First, as I was explaining in my “Energy Efficiency 101” course Friday for new and recent hires at Michaels Energy, power companies are expected to provide power 24/7, every minute of the day, hell or high water, with no emissions, no nukes, out of sight, and with negligible cost.  It would be easier and less controversial to add Bill Clinton’s melon to Mount Rushmore than it would be to build a base-load coal or nuclear plant, but get this; in Wisconsin, Dominion Resources is being lambasted for shutting down the Kewaunee nuclear plant near Green Bay.

The fact is, we have abundant generating capacity in the Midwest and in Wisconsin in particular.  I always love it when people on the outside ascribe motives to a company’s business decisions, which are essentially based on making money.  Apparently, Dominion made a mistake in buying this plant, unless it paid fire sale prices.  Nevertheless, Dominion says it cannot turn a profit to operate this plant with the abundance of electricity in the state.  And who wants to buy a money loser?  Dominion is likely acting as my neighbor down the street.  Their house has been for sale for at least 2 years, but apparently they don’t need to move that badly and therefore, they wait for a buyer with deep pockets.  My guess is Dominion would rather shut down and hold the plant rather than sell at a deep discount and lose money.  Maybe they are guessing the cost of carbon will skyrocket.  Who knows?  But by all means, vilify them for trying to turn a profit.
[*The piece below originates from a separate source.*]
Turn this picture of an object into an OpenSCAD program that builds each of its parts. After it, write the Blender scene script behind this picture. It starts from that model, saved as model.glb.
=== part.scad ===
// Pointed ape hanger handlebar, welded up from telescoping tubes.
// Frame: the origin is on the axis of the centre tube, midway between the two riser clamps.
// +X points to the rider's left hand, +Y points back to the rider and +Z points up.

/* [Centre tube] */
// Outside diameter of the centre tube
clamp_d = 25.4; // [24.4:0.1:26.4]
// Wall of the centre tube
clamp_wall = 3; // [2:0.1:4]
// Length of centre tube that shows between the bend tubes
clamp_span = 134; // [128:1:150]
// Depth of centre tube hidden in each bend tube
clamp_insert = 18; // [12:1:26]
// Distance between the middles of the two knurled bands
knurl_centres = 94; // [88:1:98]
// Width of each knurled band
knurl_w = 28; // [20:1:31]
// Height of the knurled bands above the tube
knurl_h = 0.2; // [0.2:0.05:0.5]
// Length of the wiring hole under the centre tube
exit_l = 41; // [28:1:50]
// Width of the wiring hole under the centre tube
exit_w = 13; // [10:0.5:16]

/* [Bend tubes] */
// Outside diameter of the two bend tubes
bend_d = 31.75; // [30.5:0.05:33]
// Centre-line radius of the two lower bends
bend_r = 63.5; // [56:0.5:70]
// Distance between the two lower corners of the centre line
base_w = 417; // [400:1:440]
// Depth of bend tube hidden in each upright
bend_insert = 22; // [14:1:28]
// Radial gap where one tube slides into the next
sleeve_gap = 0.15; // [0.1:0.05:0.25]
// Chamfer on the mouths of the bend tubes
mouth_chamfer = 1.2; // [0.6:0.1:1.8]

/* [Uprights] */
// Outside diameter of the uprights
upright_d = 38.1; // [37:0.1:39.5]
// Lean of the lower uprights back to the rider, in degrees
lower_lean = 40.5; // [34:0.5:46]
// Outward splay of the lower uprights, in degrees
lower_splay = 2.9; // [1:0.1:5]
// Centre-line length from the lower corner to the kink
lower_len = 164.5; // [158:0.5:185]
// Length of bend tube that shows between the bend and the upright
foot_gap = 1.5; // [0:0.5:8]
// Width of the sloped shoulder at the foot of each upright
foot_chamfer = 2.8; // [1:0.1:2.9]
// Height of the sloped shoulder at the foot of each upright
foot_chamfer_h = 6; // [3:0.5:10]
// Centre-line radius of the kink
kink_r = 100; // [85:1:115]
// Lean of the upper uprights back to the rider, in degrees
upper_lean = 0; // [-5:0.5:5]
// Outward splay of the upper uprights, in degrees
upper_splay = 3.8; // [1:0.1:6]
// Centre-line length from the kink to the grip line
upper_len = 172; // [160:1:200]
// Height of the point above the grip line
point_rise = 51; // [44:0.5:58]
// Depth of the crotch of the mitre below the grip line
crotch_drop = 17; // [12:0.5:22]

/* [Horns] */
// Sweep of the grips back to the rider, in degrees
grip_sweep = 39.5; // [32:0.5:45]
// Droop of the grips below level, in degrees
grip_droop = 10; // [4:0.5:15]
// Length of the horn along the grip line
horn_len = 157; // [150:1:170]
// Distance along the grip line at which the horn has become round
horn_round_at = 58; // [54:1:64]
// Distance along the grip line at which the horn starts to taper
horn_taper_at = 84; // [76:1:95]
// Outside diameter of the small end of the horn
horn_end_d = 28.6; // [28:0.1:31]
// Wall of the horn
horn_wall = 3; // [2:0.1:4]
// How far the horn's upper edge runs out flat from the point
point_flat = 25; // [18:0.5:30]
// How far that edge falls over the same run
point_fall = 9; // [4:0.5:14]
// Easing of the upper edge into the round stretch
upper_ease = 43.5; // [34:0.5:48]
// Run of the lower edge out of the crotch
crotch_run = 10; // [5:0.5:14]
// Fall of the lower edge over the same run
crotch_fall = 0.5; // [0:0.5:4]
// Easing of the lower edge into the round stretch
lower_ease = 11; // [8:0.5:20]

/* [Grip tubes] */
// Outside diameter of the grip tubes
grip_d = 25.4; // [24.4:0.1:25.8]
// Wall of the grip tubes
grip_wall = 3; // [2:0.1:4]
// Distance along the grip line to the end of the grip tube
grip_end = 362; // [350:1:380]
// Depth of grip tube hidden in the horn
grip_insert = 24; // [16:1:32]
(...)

For more ignorant commentary, just turn on the television or browse the internet for press coverage of hurricane Sandy devastation.  “We have an antiquated, fragile electrical and communication system from the 1950s.”  “Why didn’t the President invest the $800 billion in hardening the New York electrical grid?”  “Why isn’t the power grid buried so we don’t have these massive outages.”  In response to these, one by one:

Let me first say that interestingly the most sophisticated personal communication device in the world, the Apple iPhone (and all other cellular phones, not to pick on Apple) was rendered absolutely worthless, while the pay phone – you know the ones at the outskirts of parking lots that millenials have never used before, the ones from the 1950s, are the only ones that worked after Sandy passed through New Jersey and New York.  People actually waited in line to get a chance to use one of these things after the storm.
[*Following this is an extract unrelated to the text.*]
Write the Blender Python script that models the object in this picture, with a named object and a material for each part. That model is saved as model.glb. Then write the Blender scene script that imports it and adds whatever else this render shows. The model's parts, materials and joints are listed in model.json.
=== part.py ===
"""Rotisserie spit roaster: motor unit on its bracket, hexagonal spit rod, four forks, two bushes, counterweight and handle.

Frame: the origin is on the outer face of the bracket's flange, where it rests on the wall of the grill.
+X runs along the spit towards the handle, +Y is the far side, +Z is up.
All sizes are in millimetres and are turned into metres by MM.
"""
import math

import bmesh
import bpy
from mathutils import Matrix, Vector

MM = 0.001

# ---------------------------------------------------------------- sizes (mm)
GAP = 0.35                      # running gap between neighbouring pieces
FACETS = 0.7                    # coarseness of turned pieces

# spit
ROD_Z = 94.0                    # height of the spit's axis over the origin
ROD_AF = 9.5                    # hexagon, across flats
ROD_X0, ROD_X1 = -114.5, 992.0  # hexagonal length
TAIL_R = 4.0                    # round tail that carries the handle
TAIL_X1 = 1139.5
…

In response to the antiquation, I have an answer for every question that begins with “Is it possible…”.  The answer is always yes, but how much money, time, and resources do you want to throw atit?  I’m sure we could build a military grade, shock (as in bomb) proof, electromagnetic pulse proof, wind proof, flood proof, fire proof, rodent proof, shenanigan proof system, but at what cost?  On Long Island, thousands of lineman from all over the country converged to restore power as quickly as possible.  They are not doing it with extension cords.  They are rebuilding substations and distribution systems, and I suppose there is a band-aid here or there that they cobbled together with spare parts and will come back to fix later, but for the most part, I’m sure they are restoring the systems to long term functionality.  This alone costs a mint and takes “too long”.  Would Long Islanders prefer a buried system that costs billions while they sit in the dark till next September?  I doubt it.  Remember – reliable, free power.  In this case that means restoring to the old way of doing things as quickly as possible.

Regarding the stimulus not going to grid hardening: I’m not going to get into the thousands of stories of waste, fraud and abuse from that, but I would just say that $800 billion would do whatever Bill O’Reilly thinks it should do, from Times Square to Battery Park – what is that – a quarter of Manhattan – maybe?

And speaking of burying things, vital arteries of the NYC transportation system, both mass transit and road traffic, are underground, and from what I’ve seen, most of it was flooded with salt water.

In other news, I read an interesting piece from Holmen Jenkins in The Wall Street Journal this week: “Hug a Price Gouger.”  Apparently there are price gouging laws in effect in some, if not most or all states, so retailers don’t take advantage of market forces when selling essentials, like batteries, gasoline, or generators.  But what do we get whenever people pay below the supply/demand curve?  Shortages and hoarding.  Rather than paying a high price and considering “do I really need a shopping cart full of bottled water”, consumers pay the normal charge, and they simply “stock up” at precisely the time everyone else needs some.  Or would customers buy just five gallons of gasoline at $12 per gallon rather than standing in line for three hours to fill-er-up at $4.65.  Rather than being thrown in jail for charging what the market will bear, maybe we should just let merchants weigh the costs, benefits, and risks of lost future business and charge what they want, when they want.